Direct numerical simulation of flat-plate turbulent boundary layer up to $Re_{\theta} =2000$

Recent flow visualization and statistical results from DNS of flat plate turbulent boundary layer are presented. We have extended the DNS of Wu {\&} Moin (JFM, \textbf{630}, 2009) to twice the streamwise length with much increased Reynolds number. The calculations were carried out using a grid of 8192$\times $500$\times $256 along the streamwise, wall-normal and spanwise directions, respectively. The computational domain in the spanwise direction was increased by 50{\%} over the earlier calculations of Wu {\&} Moin. Well-controlled boundary layer bypass transition to turbulence is promoted by the passage of isotropic turbulent flow patches in the free-stream. As in Wu {\&} Moin, in the transitional region, the instantaneous flow fields are vividly populated by hairpin vortices with distinct regularity. Many of these transitional hairpin vortices reach the local boundary layer edge. Throughout the turbulent region, forests of hairpin vortices are found to persist.
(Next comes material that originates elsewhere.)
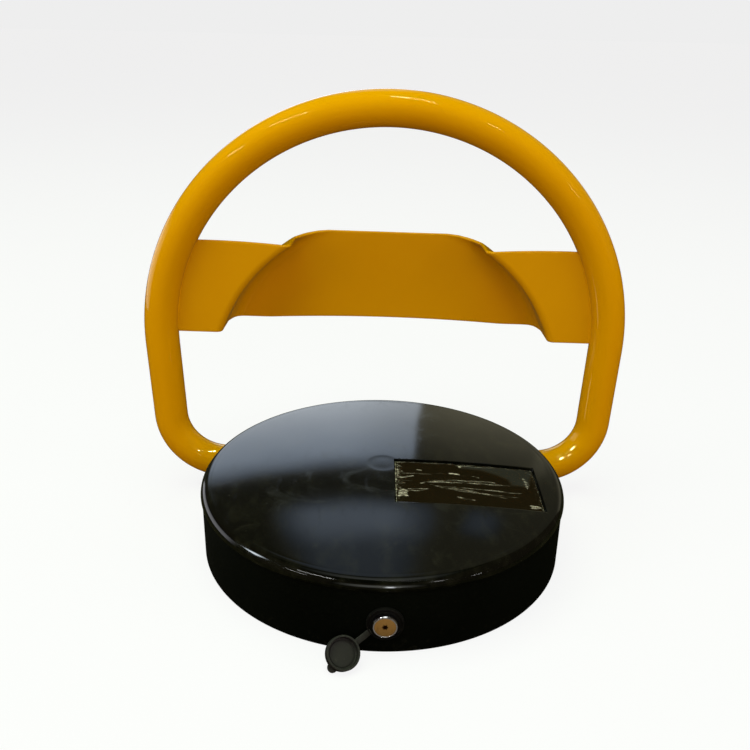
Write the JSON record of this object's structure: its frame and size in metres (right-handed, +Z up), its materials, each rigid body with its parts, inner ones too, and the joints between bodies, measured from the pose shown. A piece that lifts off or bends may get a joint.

As Reynolds number increases with downstream distance, the hairpin vortices exhibit more chaotic characteristics in the form of twisting and merging with more pronounced irregularity compared to their transitional counterparts. At higher Reynolds numbers hairpin forests are generally limited to about 70 percent of the local boundary layer thickness. Mean and second-order turbulence statistics and the corresponding spatial and time scales will also be presented.